Report each line of the data that has "values" somewhere in it.
-- start --
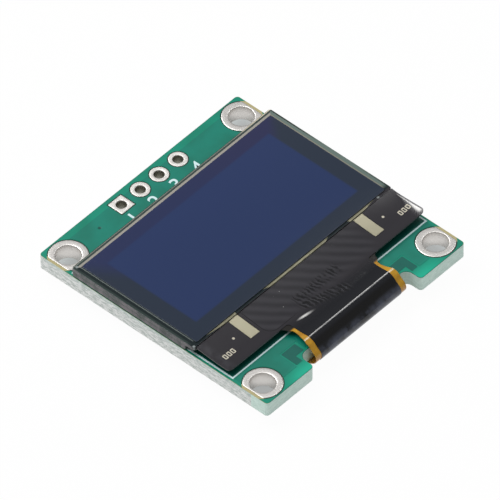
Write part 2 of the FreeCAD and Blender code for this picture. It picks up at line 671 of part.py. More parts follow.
def check(parts):
    """Stop if any object of the document failed, or any sub-part isn't sound solids."""
    doc.recompute()
    for thing in doc.Objects:
        if {"Invalid", "Error"} & set(thing.State):
            raise RuntimeError(f"{thing.Name} failed: {thing.State}")
    for part in parts:
        shape = part.Shape
        if shape.isNull() or not shape.isValid() or not shape.Solids:
            raise RuntimeError(f"{part.Label} isn't a sound shape")
        if min(solid.Volume for solid in shape.Solids) <= 0:
            raise RuntimeError(f"{part.Label} holds an empty solid")


parts = [make_board()]
parts += make_mount_pads()
parts += make_pin_pads()
parts += make_panel()
parts += [make_tail_film(), make_tail_cover()]
parts += make_window_patches()
parts += [make_driver_die()]
parts += make_fingers()
parts += make_back_parts()
check(parts)

os.makedirs("parts", exist_ok=True)
for part in parts:
    part.Shape.exportStep(os.path.join("parts", f"{part.Label}.step"))
    box = part.Shape.BoundBox
    print(f"{part.Label}: {len(part.Shape.Solids)} solids, {part.Shape.Volume:.4f} mm3, "
          f"Z {box.ZMin:.3f} to {box.ZMax:.3f}")
print(f"{len(parts)} sub-parts")
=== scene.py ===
"""The looks of a small OLED display module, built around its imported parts.

Lengths are millimetres in the part's own frame until a mesh is made, and metres in the meshes. X runs
along the row of pin holes, Y points from the film tail to that row, and Z points out of the screen.
"""
import json
import logging
import math
from collections.abc import Callable, Sequence
from dataclasses import dataclass, field, replace
from enum import Enum

import bpy
import numpy as np
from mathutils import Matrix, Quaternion, Vector
from mathutils.geometry import delaunay_2d_cdt


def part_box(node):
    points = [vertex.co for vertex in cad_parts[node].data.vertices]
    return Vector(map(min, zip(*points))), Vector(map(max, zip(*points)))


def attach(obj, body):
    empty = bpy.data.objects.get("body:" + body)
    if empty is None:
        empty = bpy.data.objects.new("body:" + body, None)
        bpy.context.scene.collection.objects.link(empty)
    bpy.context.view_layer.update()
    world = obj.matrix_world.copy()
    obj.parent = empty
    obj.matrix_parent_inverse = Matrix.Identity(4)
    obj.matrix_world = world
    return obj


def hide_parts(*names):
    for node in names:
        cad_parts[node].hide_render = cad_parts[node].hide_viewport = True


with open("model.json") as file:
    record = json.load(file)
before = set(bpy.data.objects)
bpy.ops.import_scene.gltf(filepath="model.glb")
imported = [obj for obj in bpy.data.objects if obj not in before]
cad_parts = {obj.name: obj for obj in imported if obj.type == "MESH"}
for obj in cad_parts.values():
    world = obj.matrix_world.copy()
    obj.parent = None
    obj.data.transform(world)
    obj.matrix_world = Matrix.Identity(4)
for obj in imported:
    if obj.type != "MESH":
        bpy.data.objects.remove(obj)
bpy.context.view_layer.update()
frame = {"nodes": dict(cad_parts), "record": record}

MM = 0.001
BODY = "root"
FULL_TURN = 2 * math.pi
Points = np.ndarray
Tint = tuple[float, float, float, float]
Pair = tuple[float, float]
Area = tuple[float, float, float, float]
Socket = bpy.types.NodeSocket
WHITE = (1.0, 1.0, 1.0, 1.0)
WING_FOOT = -9.05  # Y of the wing's lower edge
CREASE = -11.55  # Y of the tail's crease
PRINTED_FRAME = (-13.02, 13.02, -9.4, 10.0)  # its left, right, foot and head
FRONT = 2.2  # a height between the board's back and its face
log = logging.getLogger("small_oled_module")


def tint(red: float, green: float, blue: float) -> Tint:
    """Turn a colour as it is seen on a screen, 0 to 255, into the linear colour that a shader takes.

    Args:
        red: Red as seen, 0 to 255.
        green: Green as seen.
        blue: Blue as seen.

    Returns:
        The linear colour with full alpha.
    """
    seen = np.array([red, green, blue]) / 255
    low = seen / 12.92
    high = ((seen + 0.055) / 1.055) ** 2.4
    linear = np.where(seen <= 0.04045, low, high)
    return float(linear[0]), float(linear[1]), float(linear[2]), 1.0


# Shapes


@dataclass(frozen=True)
class Box:
    """The lowest and highest corner of a piece, in millimetres."""

    left: float
    right: float
    foot: float
    head: float
    back: float
    face: float

    @classmethod
    def of(cls, node: str) -> "Box":
        """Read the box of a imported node."""
        low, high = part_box(node)
        return cls(*(value / MM for pair in zip(low, high) for value in pair))


def rows_of(items: Sequence[object], key: str, kind: type = float) -> Points:
    """Read three numbers from each item of a mesh.

    Args:
        items: The mesh's vertices, triangles or polygons.
        key: What is read from each.
        kind: The type of the numbers.

    Returns:
        One row for each item.
    """
    values = np.empty(len(items) * 3, dtype=kind)
    items.foreach_get(key, values)
    return values.reshape(-1, 3)


def solids_of(node: str) -> list[Box]:
    """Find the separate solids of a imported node.

    Corners at the same place count as one, and the lowest label among each triangle's corners is spread
    until nothing changes, so that each solid ends with one label.

    Args:
        node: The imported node's name.

    Returns:
        The box of each solid, in millimetres.
    """
    mesh = frame["nodes"][node].data
    corners = rows_of(mesh.vertices, "co") / MM
    mesh.calc_loop_triangles()
    triangles = rows_of(mesh.loop_triangles, "vertices", np.int64)
    _, same = np.unique(np.round(corners, 4), axis=0, return_inverse=True)
    triangles = same.ravel()[triangles]
    labels = np.arange(triangles.max() + 1)
    while True:
        lowest = np.repeat(labels[triangles].min(axis=1), 3)
        spread = labels.copy()
        np.minimum.at(spread, triangles.ravel(), lowest)
        if (spread == labels).all():
            break
        labels = spread
    owner = labels[same.ravel()]
    boxes = []
    for label in np.unique(owner):
        mine = corners[owner == label]
        low, high = mine.min(axis=0), mine.max(axis=0)
        boxes.append(Box(low[0], high[0], low[1], high[1], low[2], high[2]))
    return boxes


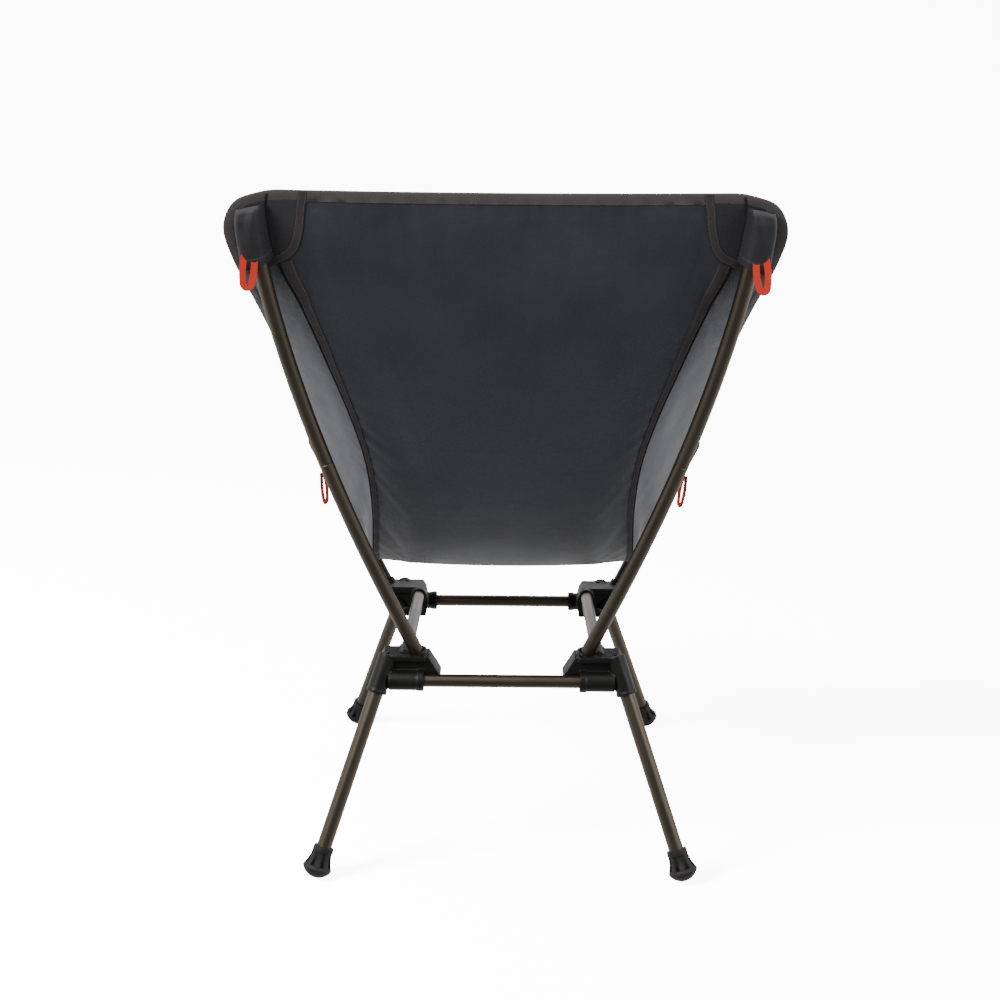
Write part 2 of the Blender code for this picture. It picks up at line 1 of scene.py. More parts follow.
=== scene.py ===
"""The looks of the ultralight backpacking chair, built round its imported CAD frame."""
import math

import bmesh
import bpy
import numpy as np
from mathutils import Matrix, Vector


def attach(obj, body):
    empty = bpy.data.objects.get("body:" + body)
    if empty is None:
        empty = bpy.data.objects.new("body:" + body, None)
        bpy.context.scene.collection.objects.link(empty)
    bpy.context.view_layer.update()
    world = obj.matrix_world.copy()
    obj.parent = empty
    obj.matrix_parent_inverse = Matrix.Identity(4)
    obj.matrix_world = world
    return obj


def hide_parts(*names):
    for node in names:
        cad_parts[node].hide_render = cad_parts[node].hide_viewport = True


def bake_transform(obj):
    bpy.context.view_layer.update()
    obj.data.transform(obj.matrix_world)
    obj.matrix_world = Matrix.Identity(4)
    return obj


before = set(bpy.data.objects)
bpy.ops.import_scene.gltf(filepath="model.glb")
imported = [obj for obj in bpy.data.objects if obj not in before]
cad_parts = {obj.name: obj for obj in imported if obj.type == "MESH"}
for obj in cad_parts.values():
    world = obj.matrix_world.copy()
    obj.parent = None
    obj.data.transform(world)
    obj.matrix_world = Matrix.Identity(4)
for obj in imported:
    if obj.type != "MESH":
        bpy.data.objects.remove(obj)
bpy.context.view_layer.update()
CENTRING = 0.0036
SIDES = (("left", 1), ("right", -1))
ENDS = (("rear", 1), ("front", -1))
ROOT = "frame_and_seat"


def at_origin(point):
    """A point measured from the middle of the hubs, in the row frame."""
    return Vector((point[0], point[1] + CENTRING, point[2]))


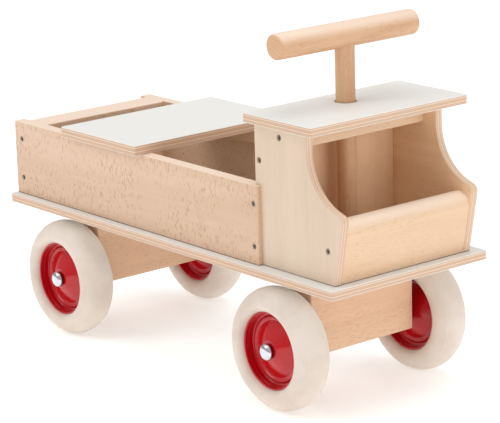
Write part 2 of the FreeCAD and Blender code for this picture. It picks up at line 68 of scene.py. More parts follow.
class Wire:    # a node's output, so that shader maths reads as an expression
    def __init__(self, graph, socket):
        self.graph = graph
        self.socket = socket

    def __add__(self, other):
        return self.graph.maths("ADD", self, other)

    def __radd__(self, other):
        return self.graph.maths("ADD", other, self)

    def __sub__(self, other):
        return self.graph.maths("SUBTRACT", self, other)

    def __rsub__(self, other):
        return self.graph.maths("SUBTRACT", other, self)

    def __mul__(self, other):
        return self.graph.maths("MULTIPLY", self, other)

    def __rmul__(self, other):
        return self.graph.maths("MULTIPLY", other, self)

    def __truediv__(self, other):
        return self.graph.maths("DIVIDE", self, other)

    def __rtruediv__(self, other):
        return self.graph.maths("DIVIDE", other, self)

    def __pow__(self, other):
        return self.graph.maths("POWER", self, other)

    def __rpow__(self, other):
        return self.graph.maths("POWER", other, self)

    def __abs__(self):
        return self.graph.maths("ABSOLUTE", self)


class Graph:    # the nodes of a material or of the world
    def __init__(self, owner, surface="Principled BSDF"):
        owner.use_nodes = True
        self.owner = owner
        self.tree = owner.node_tree
        self.surface = self.tree.nodes[surface]

    def node(self, kind, settings=None, output=0, **sockets):    # a socket is named, or i and its number
        made = self.tree.nodes.new("ShaderNode" + kind)
        for name, value in (settings or {}).items():
            setattr(made, name, value)
        for name, value in sockets.items():
            key = int(name[1:]) if name[1:].isdigit() else name.replace("_", " ")
            self.feed(made.inputs[key], value)
        return Wire(self, made.outputs[output])

    def feed(self, socket, value):
        if isinstance(value, Wire):
            self.tree.links.new(value.socket, socket)
        elif isinstance(value, tuple) and len(value) == 3 and len(socket.default_value) == 4:
            socket.default_value = (*value, 1)
        else:
            socket.default_value = value

    def set(self, **values):    # sockets of the surface itself
        for name, value in values.items():
            self.feed(self.surface.inputs[name.replace("_", " ")], value)

    def bump(self, height, strength, distance):
        normal = self.node("Bump", None, "Normal", Strength=strength, Distance=distance, Height=height)
        self.set(Normal=normal)

    def maths(self, operation, first, second=0.0):
        return self.node("Math", {"operation": operation}, i0=first, i1=second)

    def mix(self, factor, first, second):    # colours
        return self.node("Mix", {"data_type": "RGBA"}, 2, i0=factor, i6=first, i7=second)

    def between(self, value, low, high):    # 0 at low, 1 at high, smooth on the way
        settings = {"interpolation_type": "SMOOTHSTEP"}
        return self.node("MapRange", settings, Value=value, From_Min=low, From_Max=high)

    def point(self):    # object coordinates
        return self.node("TexCoord", None, "Object")

    def normal(self):    # the way a face looks, in the same axes
        return self.node("TexCoord", None, "Normal")

    def split(self, vector):
        parts = self.node("SeparateXYZ", None, 0, Vector=vector).socket.node
        return [Wire(self, output) for output in parts.outputs]

    def join(self, x, y, z):
        return self.node("CombineXYZ", None, X=x, Y=y, Z=z)

    def noise(self, vector, scale, detail=3.0, roughness=0.55, distortion=0.0):
        return self.node("TexNoise", None, "Fac", Vector=vector, Scale=scale, Detail=detail,
                         Roughness=roughness, Distortion=distortion)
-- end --
RESULT —
for obj in cad_parts.values():
    values = np.empty(len(items) * 3, dtype=kind)
    items.foreach_get(key, values)
    return values.reshape(-1, 3)
for obj in cad_parts.values():
    def set(self, **values):    # sockets of the surface itself
        for name, value in values.items():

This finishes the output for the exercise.